The challenge of filming out entire 2,000-foot reels becomes evident as Ellis explains. “The 30,000 frames we're filming out all have to be perfect. We can't drop a frame because if we do that, the roll isn't viable anymore. We're even filming out the leader so that the lab won't be splicing anything on to these reels. They'll go through printers smoother and faster — it's just a whole new way.”

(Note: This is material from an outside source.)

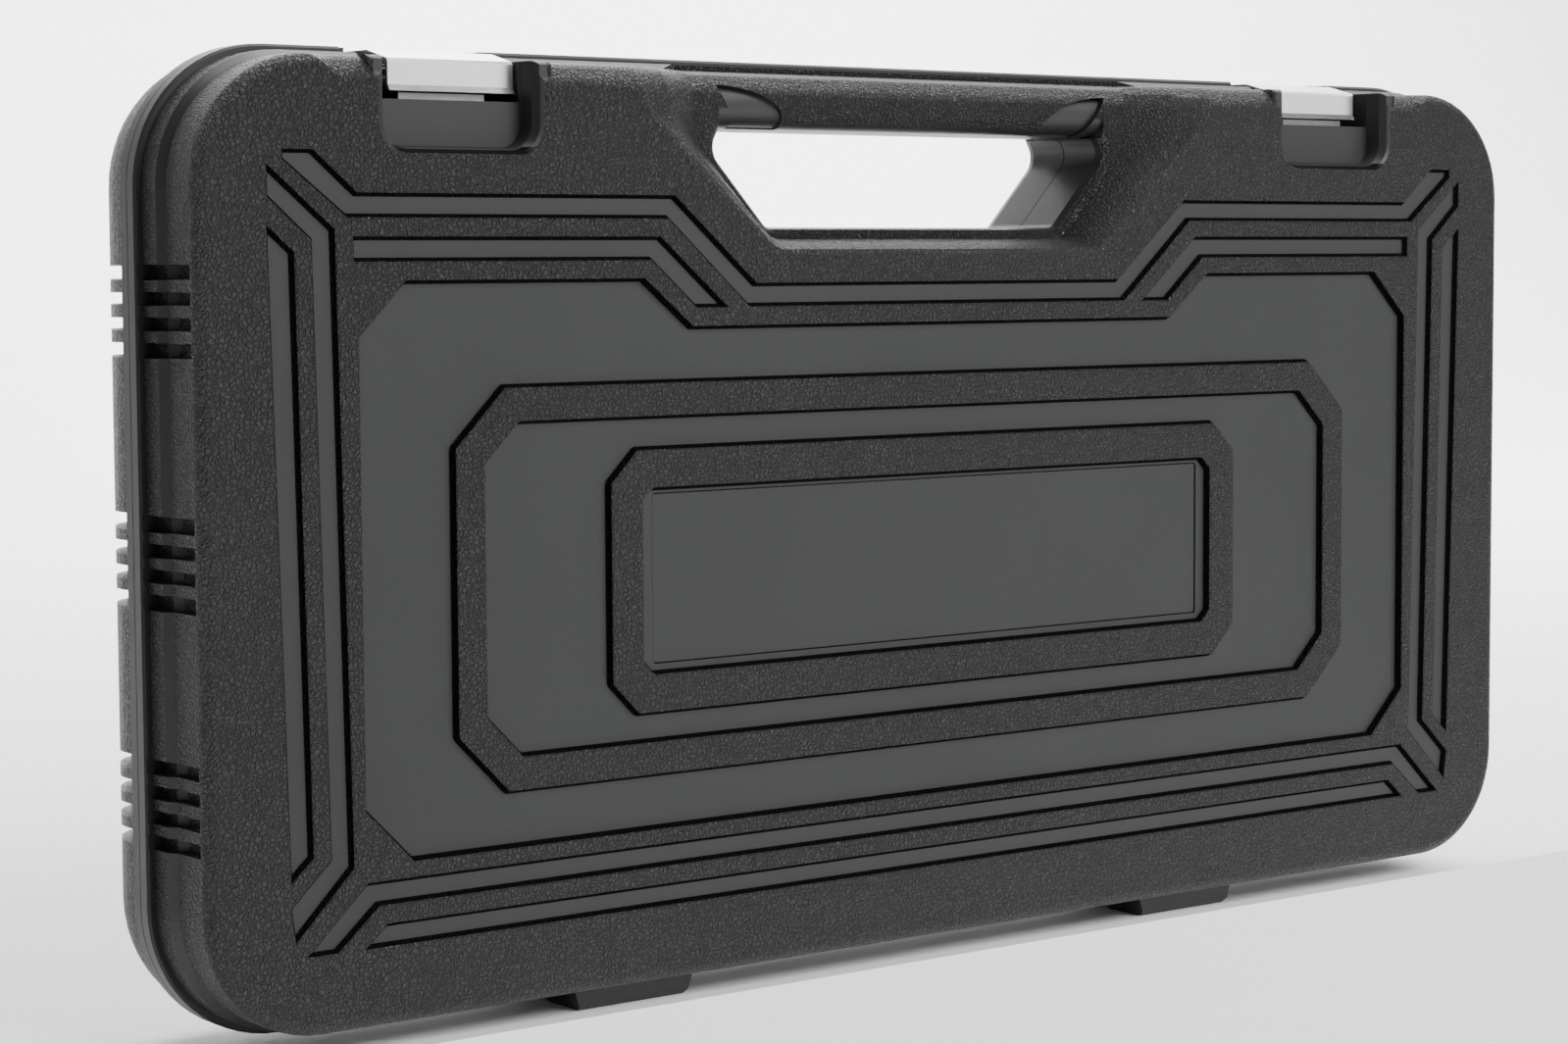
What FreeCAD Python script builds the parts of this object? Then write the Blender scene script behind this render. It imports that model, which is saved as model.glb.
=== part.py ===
"""Socket wrench set in a hinged blow-moulded case, standing upright on its hinge feet.

Frame, in millimetres: +Z up, the decorated lid half faces -Y, and X runs along the case.
The origin is under the middle of the case, on the surface it stands on.
The two halves meet at y = 0. The back half is fixed, and the lid turns about the hinge pins.
"""
import FreeCAD
import Part
import math
import os

V = FreeCAD.Vector
X_AXIS, Y_AXIS, Z_AXIS = V(1, 0, 0), V(0, 1, 0), V(0, 0, 1)

# ---------------------------------------------------------------- case, outside
HALF_DEPTH = 30.0          # each half, from the joint line to its face
JOINT_GAP = 0.15           # each half stops this far short of y = 0
RIM_HALF_W, RIM_LOW, RIM_TOP, RIM_R = 252.0, 3.7, 267.2, 38.0
RIM_DEPTH = 4.2            # the smooth rim along the joint line
RIM_TO_BODY = 2.0          # how far the side walls stand in from the rim
STEP_NEAR, STEP_FAR = 12.0, 15.0   # depth at which the side wall steps in
STEP_IN = 1.5
FACE_ROUND = 3.5           # rounding between the lid's side walls and its face
BACK_ROUND = 21.0          # the same on the back half, which is rounder
SIDE_WALL, FACE_WALL = 3.8, 4.0
WALL = 2.3                 # walls around openings and notches

# ---------------------------------------------------------------- face pattern
GROOVE_DEPTH = 1.7         # the strips
PANEL_DEPTH = 2.3          # the large panel
RELIEF_R = 0.7             # rounding of every relief edge
PANEL_HALF_W, PANEL_LOW, PANEL_TOP = 201.0, 50.8, 204.7
PANEL_CHAMFER = 14.5
PANEL_DIP_TOP = 191.2      # the panel's top edge under the handle
DIP_INNER, DIP_OUTER = 93.0, 109.5
LABEL_HALF_W, LABEL_LOW, LABEL_TOP = 106.3, 97.0, 145.0

# ---------------------------------------------------------------- handle
GRIP_LOW = 247.5           # underside of the grip
HOLE_LOW = 219.2
HOLE_HALF_LOW, HOLE_HALF_WIDE, HOLE_HALF_TOP = 56.2, 76.6, 72.8
HOLE_SHOULDER = 241.2      # height of the widest point of the opening
DISH_DEPTH = 11.5
DISH_SHALLOW = 3.0         # depth where the dip's slope steepens
DISH_LOW, DISH_HALF_LOW = 212.0, 63.0
DISH_SHOULDER, DISH_HALF_TOP = 252.5, 109.0
GRIP_ROUND = 8.0
FACET_IN, FACET_OUT, FACET_TOP = 49.5, 75.5, 259.6
FACET_R, FACET_SINK = 7.0, 1.7

# ---------------------------------------------------------------- side ribs
RIB_ZONES = [(57.3, 81.3), (119.9, 144.9), (185.2, 209.6)]
RIB_H, RIB_PITCH, RIB_NOTCH = 2.7, 6.55, 3.0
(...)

Filming out more than 1.5 million frames for Episode II puts an exclamation point on what has been an unprecedented production — even by ILM's standards. The impact this approach will have on future projects is yet to be seen of course, but Michael Cooper has some projections. “People may think that this pipeline is only good for HD, but it's simply a digital pipeline. Even if we get a show that requires only 400 visual effects shots, we can scan in the balance of the picture and get it into our full-res conformer — as opposed to filming out the finals and scanning those back in because you need to cut negative. You think ‘Wait, we had a digital final. Why did we go to film with it?’ We could cut it in digitally at full resolution, do the color correction, and then film back out — and give our clients a digital master as well. Even if DPs and directors think digital capture is a bad idea, they like digital intermediates.”
While it will undoubtedly take awhile for other filmmakers to follow George Lucas' lead, Cooper predicts, “They'll quickly get used to having these tools, especially when they realize they will have more control.”